Quote the material below exactly as written, from the first line to the line that holds "const UPPER_ARM = [0.245, -0.21, 0.01];", endpoints included.

→ **Material**
──────────
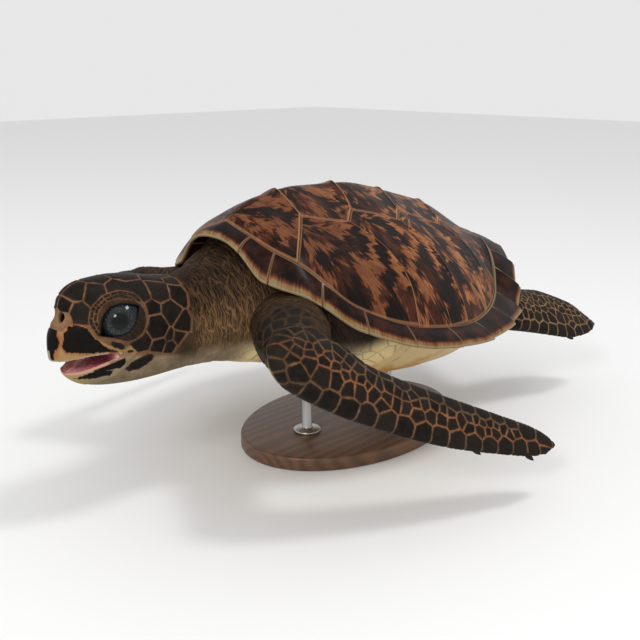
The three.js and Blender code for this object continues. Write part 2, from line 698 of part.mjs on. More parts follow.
const frontFrame = bladeFrame([0.33, -0.56, 0.09], [0.62, -0.033, -0.202], [0.454, -0.61, -0.649]);
const frontLead = through([
  [-0.06, 0.04], [-0.041, 0.072], [-0.02, 0.09], [0, 0.1], [0.07, 0.113], [0.144, 0.118],
  [0.258, 0.115], [0.378, 0.103], [0.448, 0.09], [0.549, 0.067], [0.594, 0.055], [0.641, 0.036],
  [0.665, 0.018], [0.678, 0],
]);
const frontTrail = through([
  [-0.06, 0.03], [-0.045, -0.01], [-0.02, -0.035], [0.03, -0.045], [0.1, -0.035], [0.175, -0.014],
  [0.27, -0.012], [0.4, -0.017], [0.53, -0.023], [0.6, -0.025], [0.64, -0.021], [0.666, -0.012],
  [0.678, -0.002],
]);
const frontThickness = through([
  [-0.06, 0.02], [-0.045, 0.05], [0, 0.085], [0.08, 0.074], [0.2, 0.05], [0.35, 0.034],
  [0.5, 0.024], [0.62, 0.016], [0.678, 0.006],
]);
const FRONT_STOPS = [
  -0.06, -0.045, -0.02, 0.02, 0.08, 0.15, 0.24, 0.33, 0.42, 0.51, 0.58, 0.63, 0.66, 0.678,
];
const SHOULDER = [0.1, -0.36, 0.06];
const UPPER_ARM = [0.245, -0.21, 0.01];

function frontLimb() {
  const arm = roundLimb([
    { at: SHOULDER, towards: UPPER_ARM, half: 0.085, tall: 0.085 },
    { at: [0.2, -0.448, 0.066], towards: UPPER_ARM, half: 0.086, tall: 0.08 },
    { at: [0.27, -0.505, 0.07], towards: UPPER_ARM, half: 0.078, tall: 0.072 },
    { at: [0.33, -0.55, 0.066], towards: UPPER_ARM, half: 0.06, tall: 0.058 },
    { at: [0.365, -0.59, 0.058], towards: UPPER_ARM, half: 0.035, tall: 0.035 },
  ]);
  const hand = blade(frontFrame, FRONT_STOPS, frontLead, frontTrail, frontThickness);
  const claws = [claw(frontFrame, 0.448, 0.083), claw(frontFrame, 0.594, 0.05)];
  return joined([toSolid(arm), toSolid(hand), ...claws]);
}

const hindFrame = bladeFrame([0.2, 0.36, -0.02], [0.32, 0.713, -0.134], [0.64, -0.424, -0.641]);
const hindLead = through([
  [-0.06, 0.03], [-0.03, 0.075], [0.02, 0.09], [0.084, 0.086], [0.147, 0.084], [0.244, 0.08],
  [0.321, 0.056], [0.366, 0.033], [0.391, 0.006],
]);
const hindTrail = through([
  [-0.06, 0], [-0.03, -0.035], [0.05, -0.05], [0.111, -0.064], [0.181, -0.076], [0.243, -0.071],
  [0.306, -0.06], [0.333, -0.045], [0.358, -0.026], [0.38, -0.012], [0.391, 0.001],
]);
const hindThickness = through([
  [-0.06, 0.03], [-0.02, 0.075], [0.06, 0.066], [0.16, 0.042], [0.26, 0.026], [0.34, 0.016],
  [0.391, 0.006],
]);
const HIND_STOPS = [-0.06, -0.04, 0, 0.05, 0.1, 0.16, 0.22, 0.28, 0.33, 0.365, 0.391];
const THIGH = [0.09, 0.14, -0.01];

function hindLimb() {
  const thigh = roundLimb([
    { at: [0.1, 0.17, -0.01], towards: THIGH, half: 0.07, tall: 0.06 },
    { at: [0.165, 0.27, -0.015], towards: THIGH, half: 0.075, tall: 0.06 },
    { at: [0.2, 0.33, -0.022], towards: THIGH, half: 0.06, tall: 0.05 },
    { at: [0.23, 0.38, -0.03], towards: THIGH, half: 0.03, tall: 0.03 },
  ]);
  const foot = blade(hindFrame, HIND_STOPS, hindLead, hindTrail, hindThickness);
  return joined([toSolid(thigh), toSolid(foot), claw(hindFrame, 0.25, 0.073)]);
}

const TAIL_FLATNESS = 0.9;

function tailSolid() {
  const profile = through([[0.3, 0.06], [0.4, 0.05], [0.45, 0.036], [0.5, 0.022], [0.535, 0.006]]);
  const height = through([[0.3, 0.03], [0.4, 0.026], [0.45, 0.018], [0.535, -0.008]]);
  const rings = [0.3, 0.36, 0.42, 0.46, 0.5, 0.525, 0.535].map((y) => {
    const half = profile(y);
    const reach = { side: half, up: half * TAIL_FLATNESS, down: half * TAIL_FLATNESS };
    return ring([0, y, height(y)], X_AXIS, Z_AXIS, reach, ROUND, LIMB_POINTS);
  });
  return toSolid(loft(rings.map((points) => [...points].reverse())));
}

// ---------------------------------------------------------------- stand
const BASE_LENGTH_MM = 300;
const BASE_WIDTH_MM = 210;
const BASE_HEIGHT_MM = 16;
const BASE_BEVEL_MM = 3;
const ROD_RADIUS_MM = 6;
const FLANGE_RADIUS_MM = 16;
const FLANGE_HEIGHT_MM = 5;
const ROD_STATIONS = { stand_rod_front: 0.3, stand_rod_rear: 0.62 };

function standBase() {
  const outline = new THREE.Shape();
  const halfWidth = BASE_WIDTH_MM / 2 - BASE_BEVEL_MM;
  const halfLength = BASE_LENGTH_MM / 2 - BASE_BEVEL_MM;
  outline.absellipse(0, 0, halfWidth, halfLength, 0, 2 * Math.PI, false, 0);
  const geometry = new THREE.ExtrudeGeometry(outline, {
    depth: BASE_HEIGHT_MM - 2 * BASE_BEVEL_MM,
    bevelThickness: BASE_BEVEL_MM,
    bevelSize: BASE_BEVEL_MM,
    bevelSegments: 1,
    curveSegments: 12,
  });
  geometry.translate(0, 0, BASE_BEVEL_MM);
  geometry.deleteAttribute("normal");
  geometry.deleteAttribute("uv");
  return mergeVertices(geometry, 1e-4);
}

function standRod(station, plastronRecess) {
  const [, y, seat] = toFrame(0, station - 0.5, bowlHeight(0, station) + PLASTRON_THICKNESS / 2);
  const foot = BASE_HEIGHT_MM + GAP;
  const profile = [
    [0, foot], [FLANGE_RADIUS_MM, foot], [FLANGE_RADIUS_MM, foot + FLANGE_HEIGHT_MM * 0.6],
    [FLANGE_RADIUS_MM * 0.7, foot + FLANGE_HEIGHT_MM], [ROD_RADIUS_MM, foot + FLANGE_HEIGHT_MM],
    [ROD_RADIUS_MM, seat], [0, seat],
  ];
  const geometry = new THREE.LatheGeometry(profile.map(([r, z]) => new THREE.Vector2(r, z)), 12);
  geometry.rotateX(Math.PI / 2);
  geometry.translate(0, y, 0);
  return toGeometry(toSolid(geometry).subtract(plastronRecess));
}

// ---------------------------------------------------------------- assembly
const finish = (color, roughness, metalness = 0) =>
  new THREE.MeshStandardMaterial({ color, roughness, metalness, flatShading: true });
const materials = {
  skin: finish(0x3a3029, 0.6),
  eye: finish(0x16202c, 0.1),
  scute: finish(0x4a2415, 0.4),
  marginal: finish(0x33190f, 0.4),
  plastron: finish(0xcdb27a, 0.5),
  wood: finish(0x6b4a30, 0.5),
  metal: finish(0x9c9c9c, 0.35, 1),
};

const group = new THREE.Group();
function add(name, geometry, material) {
  geometry.computeVertexNormals();
  const mesh = new THREE.Mesh(geometry, material);
  mesh.name = name;
  group.add(mesh);
}

const recesses = [];
function addPlate(name, make, material, mirrorToo = false) {
  const plain = make(0);
  const grown = make(GAP_L);
  if (mirrorToo) {
    add(`${name.replace("*", "left")}`, plain, material);
    add(`${name.replace("*", "right")}`, mirrored(plain), material);
    recesses.push(toSolid(grown), toSolid(mirrored(grown)));
  } else {
    add(name, plain, material);
    recesses.push(toSolid(grown));
  }
}

vertebrals.forEach((plate, i) => {
  addPlate(`vertebral_${i + 1}`, (grow) => domePlate(plate, grow), materials.scute);
});
costals.forEach((plate, i) => {
  addPlate(`costal_*_${i + 1}`, (grow) => domePlate(plate, grow), materials.scute, true);
});
addPlate("nuchal", (grow) => marginalPlate(0, MARGINAL_SEAMS[0], 0, grow, true), materials.marginal);
MARGINAL_TEETH.forEach((tooth, i) => {
  const make = (grow) => marginalPlate(MARGINAL_SEAMS[i], MARGINAL_SEAMS[i + 1], tooth, grow);
  addPlate(`marginal_*_${i + 1}`, make, materials.marginal, true);
});
addPlate("plastron", plastronSlab, materials.plastron);
const plastronRecess = recesses[recesses.length - 1];

const leftEye = eyeball(0);
add("eye_left", leftEye, materials.eye);
add("eye_right", mirrored(leftEye), materials.eye);
const leftSocket = eyeball(GAP_L);
recesses.push(toSolid(leftSocket), toSolid(mirrored(leftSocket)));

// Each piece of flesh is what its own form leaves outside the hard parts and the trunk.
function largest(solid) {
  const pieces = solid.decompose();
  return pieces.reduce((best, piece) => (piece.volume() > best.volume() ? piece : best));
}

const hardParts = joined(recesses);
const trunkRoom = trunkSolid(GAP_L);
const neckRoom = toSolid(headAndNeck(GAP_L));
const HEAD_CUT_CENTRE = [0, -0.655, 0.09];
const HEAD_CUT_NORMAL = [0, 1, 0.12];
const headCuts = joined([
  acrossHead(mouthOutline),
  acrossHead(jawCutOutline),
  cutSlab(HEAD_CUT_CENTRE, HEAD_CUT_NORMAL, 0.14, 0.2),
]);
const headPieces = toSolid(headAndNeck(0)).subtract(trunkRoom).subtract(hardParts).subtract(headCuts);
const byVolume = headPieces.decompose().sort((a, b) => b.volume() - a.volume());
const neckAndHead = byVolume.slice(0, 2).sort((a, b) => a.boundingBox().min[1] - b.boundingBox().min[1]);
add("head", toGeometry(neckAndHead[0]), materials.skin);
add("lower_jaw", toGeometry(byVolume[2]), materials.skin);
add("neck", toGeometry(neckAndHead[1]), materials.skin);
add("trunk", toGeometry(largest(trunkSolid(0).subtract(plastronRecess))), materials.skin);
add("tail", toGeometry(largest(tailSolid().subtract(trunkRoom).subtract(hardParts))), materials.skin);

const frontForm = frontLimb().subtract(trunkRoom).subtract(neckRoom).subtract(hardParts);
const hindForm = hindLimb().subtract(trunkRoom).subtract(hardParts);
for (const [name, form] of Object.entries({ flipper_front: frontForm, flipper_hind: hindForm })) {
  const left = toGeometry(largest(form));
  add(`${name}_left`, left, materials.skin);
  add(`${name}_right`, mirrored(left), materials.skin);
}

add("stand_base", standBase(), materials.wood);
for (const [name, station] of Object.entries(ROD_STATIONS)) {
  add(name, standRod(station, plastronRecess), materials.metal);
}

export default group;
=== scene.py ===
"""A life-size young hawksbill sea turtle, swimming, on a plain display stand.

Shapes are worked out in shell lengths and turned into metres by to_frame.
The turtle looks along -Y, its left side is +X, and +Z is up.
"""
import math
import bpy
import bmesh
import numpy as np
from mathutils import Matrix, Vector


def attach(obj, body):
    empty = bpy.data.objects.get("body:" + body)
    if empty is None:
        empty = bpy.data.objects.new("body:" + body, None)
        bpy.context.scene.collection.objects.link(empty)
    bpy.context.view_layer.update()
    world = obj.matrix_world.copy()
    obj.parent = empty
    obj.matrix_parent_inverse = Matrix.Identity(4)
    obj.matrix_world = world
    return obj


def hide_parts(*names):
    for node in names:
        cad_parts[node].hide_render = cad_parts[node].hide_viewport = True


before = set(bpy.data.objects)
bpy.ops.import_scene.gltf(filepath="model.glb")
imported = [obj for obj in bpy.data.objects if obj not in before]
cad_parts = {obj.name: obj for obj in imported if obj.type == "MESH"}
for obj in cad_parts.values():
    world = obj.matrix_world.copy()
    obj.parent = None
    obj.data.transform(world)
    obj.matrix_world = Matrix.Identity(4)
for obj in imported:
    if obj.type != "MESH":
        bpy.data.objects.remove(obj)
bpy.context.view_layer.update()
SEED = 20

# ---------------------------------------------------------------- sizes
SHELL = 0.45                  # straight length of the carapace, m
RIM_HEIGHT = 0.152            # height of the rim at its widest, m
FORWARD_SHIFT = 0.018         # moves the shell's middle along Y, m
MM = 0.001 / SHELL            # one millimetre in shell lengths
# From here on everything is in shell lengths. A station runs from 0 at the front of the
# shell to 1 at its rear, and the middle of the shell is at y = 0.
MIDDLE_STATION = 0.5
SHELL_WIDTH = 0.79
WIDTH_POWERS = (0.412, 0.463)
PLATE_THICKNESS = 0.0065
PLATE_LIFT = 0.005            # how far a plate's rear edge stands above the next plate
RIM_EDGE = 0.008
UNDER_RIM = 0.006
PLASTRON_THICKNESS = 0.012
DOME_POWER, DOME_FULLNESS, DOME_FOOT, KEEL_ROUNDING = 1.02, 0.53, 0.975, 0.03
BOWL_POWER = 3.8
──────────
→ **Expected answer**
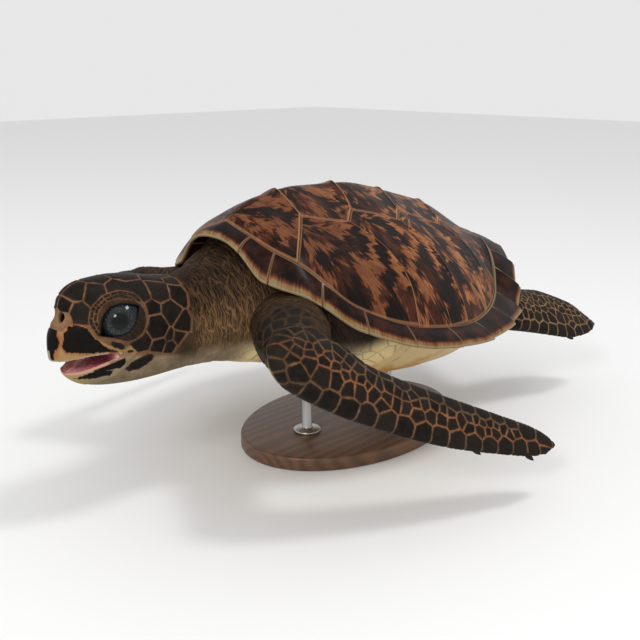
The three.js and Blender code for this object continues. Write part 2, from line 698 of part.mjs on. More parts follow.
const frontFrame = bladeFrame([0.33, -0.56, 0.09], [0.62, -0.033, -0.202], [0.454, -0.61, -0.649]);
const frontLead = through([
  [-0.06, 0.04], [-0.041, 0.072], [-0.02, 0.09], [0, 0.1], [0.07, 0.113], [0.144, 0.118],
  [0.258, 0.115], [0.378, 0.103], [0.448, 0.09], [0.549, 0.067], [0.594, 0.055], [0.641, 0.036],
  [0.665, 0.018], [0.678, 0],
]);
const frontTrail = through([
  [-0.06, 0.03], [-0.045, -0.01], [-0.02, -0.035], [0.03, -0.045], [0.1, -0.035], [0.175, -0.014],
  [0.27, -0.012], [0.4, -0.017], [0.53, -0.023], [0.6, -0.025], [0.64, -0.021], [0.666, -0.012],
  [0.678, -0.002],
]);
const frontThickness = through([
  [-0.06, 0.02], [-0.045, 0.05], [0, 0.085], [0.08, 0.074], [0.2, 0.05], [0.35, 0.034],
  [0.5, 0.024], [0.62, 0.016], [0.678, 0.006],
]);
const FRONT_STOPS = [
  -0.06, -0.045, -0.02, 0.02, 0.08, 0.15, 0.24, 0.33, 0.42, 0.51, 0.58, 0.63, 0.66, 0.678,
];
const SHOULDER = [0.1, -0.36, 0.06];
const UPPER_ARM = [0.245, -0.21, 0.01];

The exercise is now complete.